The Harper government's promises on Arctic sovereignty have outpaced delivery. For marine security in particular, major gaps remain.

Nobody is challenging Canada's claims to our Arctic mainland and islands, apart from the miniscule sideshow of Hans Island.

The worry comes on the water, where resource exploration, growing tourism and gradually shrinking ice will increase traffic.

Canada sees the Northwest Passage as internal waters where we can set the rules we want, just as on land. Some other countries see it as an international strait, subject to international rules. Control of shipping thus becomes the key issue.

Many Canadians think we've always required that foreign vessels traversing the Northwest Passage ask permission, the only question being whether powers such as the United States and European Union would respect our rule.

In fact, no reporting requirement applied until recently. Any rogue vessel could traverse the Northwest Passage at will, being required to contact Canadian authorities only if it landed. In one case, a vessel aptly named the Berserk II carried armed criminals all the way to Cambridge Bay.

The Standing Senate Committee on Fisheries and Oceans in 2008 recommended that ships operating in the Arctic be required to report in to NORDREG, the Canadian Coast Guard's voluntary vessel-traffic system for the north.

There were those who feared that such a move would provoke confrontation with foreign nations. But soon after the report, the government promised to make reporting mandatory. To its credit, it did so in 2010.

Mandatory reporting applies only for vessels over 300 tons, and omits government vessels. Still it buttresses our sovereignty, in principle.

But what about in practice? If we need to enforce environmental or other regulations against some dangerous vessels in icy waters, where are the Canadian ships that will lay down the law?

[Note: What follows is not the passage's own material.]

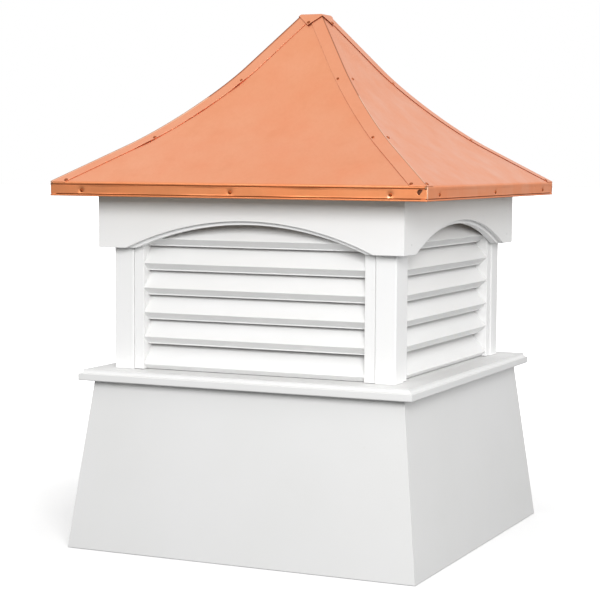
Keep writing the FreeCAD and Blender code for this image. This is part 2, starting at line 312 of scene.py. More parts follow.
def makeCopper(name, tint):
    material, tree, shader = newMaterial(name, Metallic=1.0, Coat_Weight=copper["coat"],
                                         Coat_Roughness=copper["coatRough"])
    mottle = ranged(tree, cloud(tree, copper["mottleScale"], 4.0, 0.55), *copper["mottleRange"])
    colour = blended(tree, mottle, copper["warm"], copper["pale"])
    patches = ranged(tree, cloud(tree, copper["patchScale"], 3.0, 0.6), *copper["patchRange"])
    colour = blended(tree, patches, colour, copper["deep"])
    rolled = cloud(tree, copper["rollScale"], 3.0, 0.6, copper["rollStretch"])
    colour = blended(tree, ranged(tree, rolled, *copper["rollRange"]), colour, copper["deep"])
    colour = blended(tree, 1.0, colour, tint, "MULTIPLY")
    height = addNode(tree, "SeparateXYZ", {"Vector": objectPoint(tree)}).outputs["Z"]
    fadeLow, fadeHigh = (eaveTop + step for step in copper["fasciaFade"])
    fasciaShadeBand = ranged(tree, height, fadeLow, fadeHigh, 1.0, 0.0)  # painted shade: the folded fascia is tinted deeper in tone than the roof
    colour = blended(tree, fasciaShadeBand, colour, blended(tree, 1.0, colour, copper["fascia"], "MULTIPLY"))
    # painted shade: darkens grooves, fold ridges and screw hollows towards the dark colour
    paintedShade = addNode(tree, "Attribute", attribute_name="paintedShade").outputs["Fac"]
    colour = blended(tree, paintedShade, colour, copper["paintedShade"])
    # painted highlight: lightens a hip fold, the corner tabs and a spot by a screw
    paintedHighlight = addNode(tree, "Attribute", attribute_name="paintedHighlight").outputs["Fac"]
    colour = blended(tree, paintedHighlight, colour, copper["bright"])
    tree.links.new(colour, shader.inputs["Base Color"])
    smears = ranged(tree, cloud(tree, copper["smearScale"], 4.0, 0.6), *copper["smearRange"])
    worn = combined(tree, ranged(tree, paintedShade, 0, 1, 0, copper["shadeRough"]),
                    ranged(tree, paintedHighlight, 0, 1, 0, copper["highlightSmooth"]), "SUBTRACT")
    tree.links.new(combined(tree, smears, worn), shader.inputs["Roughness"])
    grain = combined(tree, cloud(tree, copper["grainScale"], 2.0),
                     cloud(tree, copper["drawnScale"], 2.0, 0.5, copper["rollStretch"]))
    bumped(tree, shader, grain, copper["grainStrength"], copper["grainDepth"])
    return material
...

There are none. No armed ships project Canadian authority in the Arctic, except during summertime exercises by naval vessels from Halifax or Esquimalt - none of which have ice capability.

That is supposed to change, but slowly. In 2006, the Conservative Party promised three armed naval icebreakers. That got changed to six to eight Arctic Offshore Patrol Ships (AOPS), to cost $3.1 billion.

It now appears the Department of National Defence projects six vessels, to come into operation between 2015 and 2020. Although their ice-breaking capability will be limited, the AOPS will represent a major improvement over the current situation of an unpatrolled Arctic.

But what about the intervening years? What if Canada put some deck guns aboard the seven Coast Guard icebreakers already working northern waters?

The Senate Fisheries and Oceans committee has recommended exactly that, at least until the AOPS start work. After all, fisheries patrol ships on the Atlantic already carry deck guns; one such vessel arrested the Spanish trawler Estai in the 1995 turbot war. For icebreakers, Canadian Coast Guard crews or other personnel could man the armaments.

The government said last year it would review the Senate committee recommendation. Subsequently, the Conservative election platform promised to "give the Coast Guard a law-enforcement mandate" and to "outfit selected Coast Guard vessels with armed capability."

If that includes arming icebreakers, Canada will close a marine-security gap in the Arctic in short order and at low cost. For the first time, reliable armed enforcement will back our Arctic marine sovereignty.

Serious military conflict would obviously involve the Canadian Forces, whether land, sea or air. But for lesser matters, armed Canadian Coast Guard icebreakers would send the message that we care enough about the Arctic to enforce our rules, starting right away.

Closing that marine gap would still leave others open. The NORDREG system imposes no reporting requirement on small vessels, which can carry big threats. And we have no comprehensive monitoring system for foreign vessels in the Arctic. Until something better comes into place, we will depend heavily on Coast Guard sightings - another example of that agency's northern necessity.

Besides its enforcement potential, the Coast Guard demonstrates northern sovereignty by its day-to-day services. With some of the world's best ice navigators, it opens shipping routes and helps re-supply northern communities. (And experts say Canada's Arctic will need icebreakers for a long time to come.)

The Coast Guard also provides vessel platforms for fisheries, oceans and geological research. It maintains our aids-to-navigation system and leads in marine pollution control and search and rescue.

The North needs a well-equipped Coast Guard. But the agency, sometimes called an orphan in government, needs more moral and financial support than it is getting. The icebreaker fleet is aging out, with only one new vessel promised.

For the benefit of sovereignty, citizen security and responsible economic development, the Coast Guard needs a proper icebreaker-building program, including deck guns, and an Arctic strengthening in general.

 

 

 

Bill Rompkey chaired the Standing Senate Committee on Fisheries and Oceans during several Arctic studies. He retired from the Senate on May 13.